Considerations 3 & 9

Extract:

Personal promotion is a means of letting a staff member have a grade higher than the one his post bears: see Judgment 1500 [...], under 4.
Circular 334 cited above used to say how staff might qualify and what the procedure was. Now there is Article 6.8.2 of the Staff Regulations as well.
[...]
The complainant had a good record and is understandably disappointed. But that affords no grounds for declaring unlawful the refusal to grant him an exceptional benefit for which the qualifications are stringent.

Reference(s)

ILOAT Judgment(s): 1500

Keywords

personal promotion

Consideration 8

Extract:

Only those who are in the same or like case may claim equal treatment and of course only comparison will tell whether they are.
If the complainant wants the barriers to be lowered to let everyone over he fails to show any justification for that in the rules.

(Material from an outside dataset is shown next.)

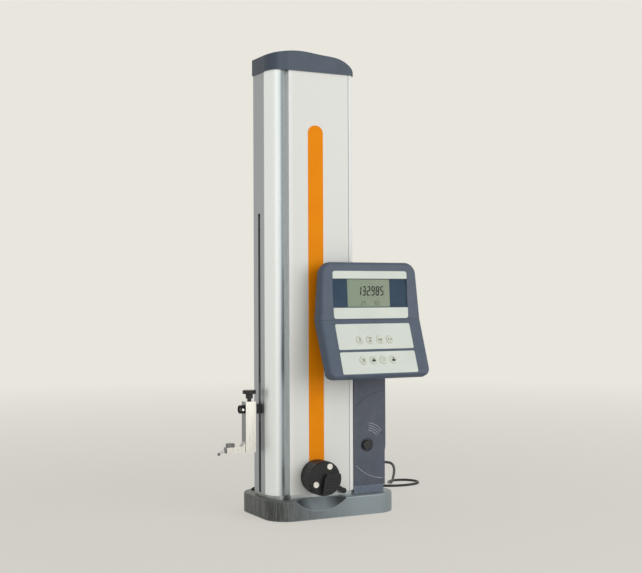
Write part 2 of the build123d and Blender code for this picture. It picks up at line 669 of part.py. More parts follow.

As circular 334 explains, the purpose of the ILO's scheme for personal promotion is to put up the pay of staff with an unusually fine record when the rules do not ordinarily allow it. There is nothing discriminatory about such exceptional treatment. It is indeed only reasonable to keep it exceptional by setting high standards and the quota. The rules make the process of selection objective and fair and again conduce to equality of treatment.
The complainant fails too to show discrimination. He cites no instance of the grant of personal promotion to anyone in the same or like case, particularly by the criterion of consistently above-average performance.